Wednesday, January 17, 2007

Danger, Red Ranger

I had a Red Ranger party in La Canada once. A fancy house in the foothills of the San Gabriel Mountains, the party had its own caste system. The parents socialized in the upper house while, down a flight of stairs, the children played in a separate yard, comfortably distant. I’m not sure if the kids felt like the Untouchables (not the Brian de Palma kind), but I certainly did.

It seemed like a normal party: the parachute games were mediocre at best, my magic routine produced a couple smirks and several opaque stares, and the balloons became a catfight between four girls and an effeminate boy. The average age was slightly higher than normal and all these kids obviously thought very highly of themselves. Interacting with a clown was apparently beneath them (except for a kid who attended as a Black Ranger, then proceeded to slowly remove every article of his costume and clothing until he was leaping around the moonbounce in a pair of Superman boxers and knee-high socks).
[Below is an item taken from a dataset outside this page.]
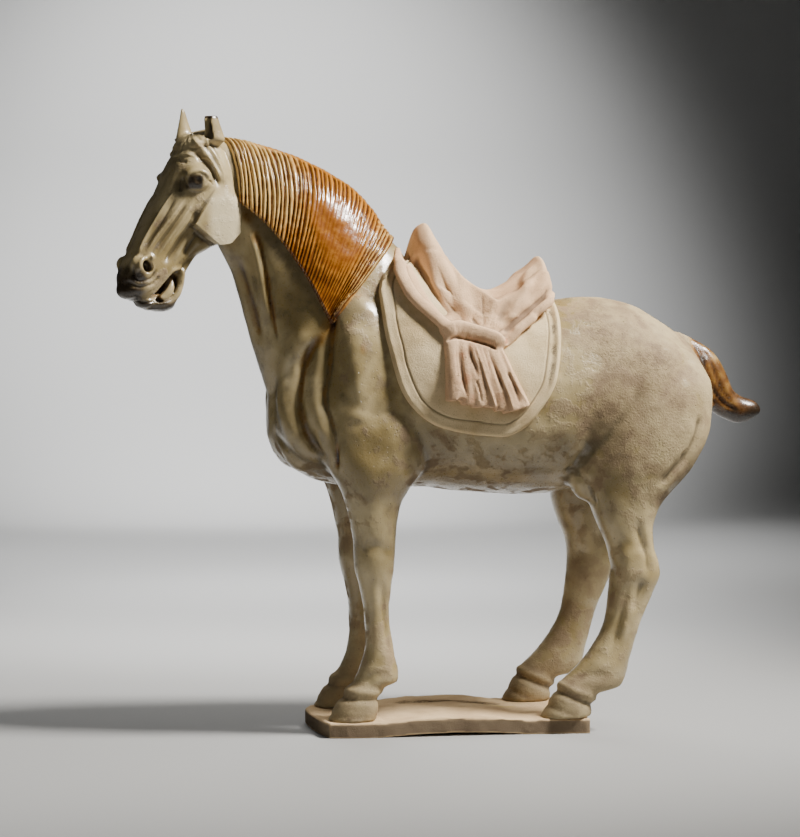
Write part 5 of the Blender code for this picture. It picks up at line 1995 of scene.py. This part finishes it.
@dataclass
class Studio:
    """Camera, a plain pale floor that sweeps up behind the horse, and soft light."""

    turn: float = 9.8
    tilt: float = 1.95
    distance: float = 2.2
    height: float = 0.322
    aside: float = -0.038
    lens: float = 118.3
    film: float = 36
    wall_at: float = 2.9
    wall_top: float = 4.4
    bend: float = 0.64
    floor_half: float = 6.0
    paint: Colour = (0.32, 0.32, 0.316)
    sky: tuple[float, ...] = (0.80, 0.80, 0.79, 1)
    sky_strength: float = 0.02
    lamps: tuple[Lamp, ...] = (
        Lamp("key", (1.25, -0.52, 1.93), (0, 0, 0.27), 630, 0.25, (1.0, 0.97, 0.92), 40, 0.8),
        Lamp("fill", (-1.5, -1.6, 1.0), (0, 0, 0.25), 5, 1.0, (0.96, 0.98, 1.0)),
        Lamp("rim", (0.10, 1.15, 0.95), (0, 0, 0.15), 17, 0.7, (1.0, 0.99, 0.97), seen=False),
        Lamp("glow", (0.20, 1.34, 1.78), (0.17, 2.9, 0.29), 605, 0.15, cone=54),
        Lamp("pool", (0.0, 0.60, 1.6), (0.0, 0.82, 0.0), 170, 0.15, cone=46),
        Lamp("back_floor", (0.10, 1.50, 1.7), (0.12, 1.76, 0.0), 265, 0.15, cone=66),
    )

    def camera(self, shift: Vector) -> None:
        """Stands the camera at the photograph's angle.

        Args:
            shift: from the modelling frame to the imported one.
        """
        a, e = math.radians(self.turn), math.radians(self.tilt)
        data = bpy.data.cameras.new("camera")
        data.lens, data.sensor_width = self.lens, self.film
        camera = bpy.data.objects.new("camera", data)
        camera.location = Vector((self.aside - self.distance * math.sin(a) + shift.x,
                                  -self.distance * math.cos(a) + shift.y, self.height))
        ahead = Vector((math.sin(a) * math.cos(e), math.cos(a) * math.cos(e), -math.sin(e)))
        camera.rotation_mode = "QUATERNION"
        camera.rotation_quaternion = ahead.to_track_quat("-Z", "Y")
        bpy.context.scene.collection.objects.link(camera)
        bpy.context.scene.camera = camera

    def floor(self) -> None:
        """Lays a pale floor that sweeps up into a wall behind the horse."""
        start = self.wall_at - self.bend
        profile = [(-self.floor_half, 0.0)]
        for turn in np.linspace(0, math.pi / 2, 25):
            profile.append((start + self.bend * math.sin(turn), self.bend - self.bend * math.cos(turn)))
        profile.append((self.wall_at, self.wall_top))
        bm = bmesh.new()
        rows = [[bm.verts.new((x, y, z)) for x in (-self.floor_half, self.floor_half)] for y, z in profile]
        for near, back in zip(rows, rows[1:]):
            bm.faces.new((near[0], near[1], back[1], back[0]))
        mesh = bpy.data.meshes.new("floor")
        bm.to_mesh(mesh)
        bm.free()
        mesh.shade_smooth()
        floor = bpy.data.objects.new("floor", mesh)
        bpy.context.scene.collection.objects.link(floor)
        n = Nodes("floor_paint")
        mesh.materials.append(n.done(self.paint, 0.7, n.bump(n.noise(0.02), 0.0002, 0.1)))

    def set_up(self, shift: Vector) -> None:
        """Builds the whole studio.

        Args:
            shift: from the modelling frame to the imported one.
        """
        self.camera(shift)
        self.floor()
        for lamp in self.lamps:
            lamp.hang()
        world = bpy.data.worlds.new("studio")
        world.use_nodes = True
        sky = world.node_tree.nodes["Background"]
        sky.inputs["Color"].default_value = self.sky
        sky.inputs["Strength"].default_value = self.sky_strength
        bpy.context.scene.world = world


def show(clay: Clay, name: str, node: str, finish: Material, stance: Stance,
         shift: Vector) -> None:
    """Sets one piece in the scene and reports it.

    Args:
        clay: the worked skin.
        name: the piece's name.
        node: the CAD node that it stands for.
        finish: its material.
        stance: gives the size of a part.
        shift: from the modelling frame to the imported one.
    """
    piece = clay.to_piece(name, stance, shift, node)
    piece.data.materials.clear()
    piece.data.materials.append(finish)
    triangles = sum(len(p.vertices) - 2 for p in piece.data.polygons)
    LOG.info("%s: %d triangles", name, triangles)


def main() -> None:
    """Builds each sub-assembly in order."""
    logging.basicConfig(level=logging.INFO, format="%(name)s %(relativeCreated)6d ms: %(message)s")
    stance, body = Stance(), Body()
    shift = stance.shift(body.fore_leg[-1][1], -body.hind_leg[-1][3] + body.hind_leg[-1][4])
    Studio().set_up(shift)
    straw = StrawGlaze().material()
    rose = BareClay("rose_clay", (0.76, 0.50, 0.29), (0.56, 0.345, 0.19), (0.15, 0.09, 0.05),
                    (0.50, 0.20, 0.09), 0.0011, 0.0007)
    buff = BareClay("buff_cloth", (0.72, 0.56, 0.32), (0.56, 0.41, 0.21), (0.18, 0.13, 0.07),
                    (0.50, 0.32, 0.13), 0.0010, 0.0006)
    # The slab's deep colour also paints the shade on its sides
    tan = BareClay("slab_clay", (0.60, 0.43, 0.24), (0.46, 0.315, 0.17), (0.06, 0.042, 0.026),
                   (0.42, 0.31, 0.05))
    trunk = body.build()
    trunk.write()
    lowest = float(trunk.points[:, 2].min())
    soles = shift - Vector((0, 0, lowest * stance.part + stance.lute_gap))
    LOG.info("soles at %.2f", lowest)
    skin = surface_of(trunk.mesh)
    mane = Mane().build(body, skin)
    cloth = SaddleCloth().build(skin)
    saddle = Saddle().build(trunk, cloth)
    head = Head().build()
    slab = BaseSlab().build(body, stance)
    show(trunk, "horse_body", "horse", straw, stance, soles)
    show(head, "horse_head", "horse", straw, stance, soles)
    show(mane, "horse_mane", "horse", ManeGlaze().material(), stance, soles)
    show(cloth, "saddle_cloth", "horse", buff.material(), stance, soles)
    show(saddle, "saddle", "horse", rose.material(), stance, soles)
    show(slab, "slab", "base_slab", tan.material(), stance, shift)


if __name__ == "__main__":
    main()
To keep the older boys from popping the girls’ balloons, though, I leaned on that old reliable crutch. I promised a trip into the jumper. I had been back in the inflatables since my disastrous first weekend. It was kinda like getting bucked from a horse: you just gotta get back on and ride it into the ground. So I had done, and I thought I couldn’t be broken. As usual, I was wrong.
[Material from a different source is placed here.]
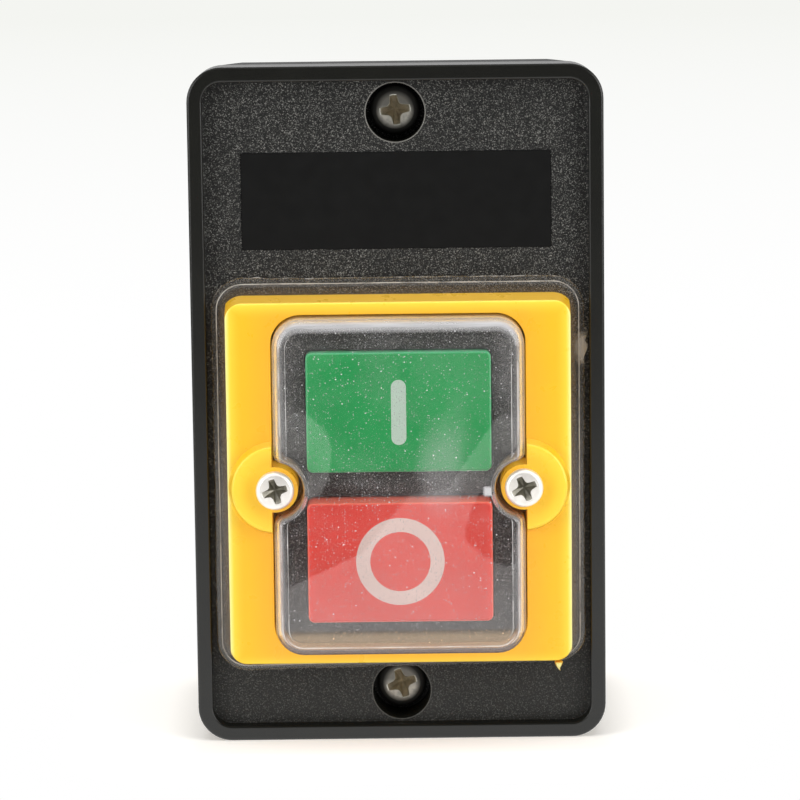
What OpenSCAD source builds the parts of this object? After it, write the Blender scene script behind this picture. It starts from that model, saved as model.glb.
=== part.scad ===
// Boxed start and stop pushbutton switch.
// Millimetres. X runs to the right, Y to the back and Z up, and the box stands on z = 0.
// Depths are written as heights forward of the rim of the cover, so the back is negative.

/* [Enclosure] */
// Width of the cover
cover_w = 66; // [65:0.5:70]
// Height of the cover
cover_h = 109; // [108:0.5:114]
// Radius of the cover's corners
corner_r = 5.5; // [4.5:0.5:7]
// Depth of the cover's skirt
cover_d = 9; // [8.5:0.5:9.5]
// Depth of the back box behind the skirt
box_d = 33; // [32:1:40]
// Width of the rim and thickness of the walls
wall = 2.4; // [2:0.1:2.6]
// Depth of the panel below the rim
panel_recess = 2.4; // [2:0.1:2.6]
// Thickness of the panel
panel_t = 2.4; // [2.2:0.1:2.6]
// How much narrower the box is at its back, on each side
box_draft = 1.73; // [1:0.01:2.2]

/* [Cover screws] */
// Distance between the two screw wells
well_pitch = 93.9; // [93:0.1:95]
// Diameter of a well's mouth
well_d = 9.4; // [9:0.1:9.6]
// Depth of the seat under the screw head
well_seat = 10; // [9.4:0.1:10.4]

/* [Wall and cable holes] */
// Distance between the wall holes from left to right
wall_hole_x = 44; // [40:1:46]
// Distance between the wall holes from bottom to top
wall_hole_z = 90; // [88:1:90]
// Diameter of the wall holes
wall_hole_d = 4.5; // [4:0.1:5]
// Distance between the two cable entries
entry_pitch = 32; // [30:1:34]
// Bore of the cable grommets
entry_bore = 9; // [6:0.5:10]

/* [Label plate] */
// Width of the bare plate
label_w = 49.3; // [40:0.1:52]
// Height of the bare plate
label_h = 15.4; // [12:0.1:16]
// Height of the plate's middle above the cover's middle
label_up = 32.95; // [32.7:0.05:33.2]

/* [Clear boot and bezel] */
// Width of the boot's dome
dome_w = 40; // [39.8:0.1:40.2]
// Height of the boot's dome
dome_h = 54.2; // [54:0.1:54.4]
// Rise of the dome in front of the rim
dome_rise = 8; // [7.8:0.1:9]
// Thickness of the boot
boot_t = 0.7; // [0.6:0.05:0.8]
// Width of the boot's flange
flange_w = 60; // [57:0.5:60.5]
// Height of the boot's flange
flange_h = 64.2; // [62.5:0.1:64.4]
// Width of the bezel
bezel_w = 54.9; // [54.9:0.1:55.4]
// Height of the bezel at its back
bezel_h = 59.9; // [59.5:0.1:60.2]
// Front of the bezel in front of the rim
bezel_rise = 3.3; // [3:0.1:3.6]
// Front of the bezel's ears in front of the rim
ear_rise = 5.6; // [5.2:0.1:5.8]
// Distance between the bezel screws
screw_pitch = 39.6; // [39.6:0.1:39.8]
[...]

The first ill-tidings to blow my way came when I tried, instead of getting on the jumper immediately, to just sprint madly about the outside, cackling “you can’t catch this Ranger!” That little game ended abruptly when I thought I was hidden behind a column: two twelve-year olds threw their bodies into the pillar and nailed me in the face, destroying my glasses.

Blinded and not a little irritated, the Red Ranger decided to get on the jumper. I came flying in with all the fury of a man who has just been rapped on the nose. Two chaotic minutes of battling ended abruptly when one of the boys protested I still had my boots on. Apparently, I’d been standing on his chest.

As I unlaced the boots, I heard words that make any entertainers blood run cold. “Alright, we need to use teamwork. I'll hold him while you guys come from this side, and you guys come from the right. Try to trip him to get him down and then we'll jump on him.” I’m sure someday, when man creates a robot smarter than himself, he will feel exactly as I did. I climbed back inside like a man going to the gallows.

By the time I had emerged, one kid was crying and I only had half of the Red Ranger helm. I pocketed my broken glasses and fled the scene of the crime, still managing to score a sweet tip from the padre who hadn’t noticed the fighting below.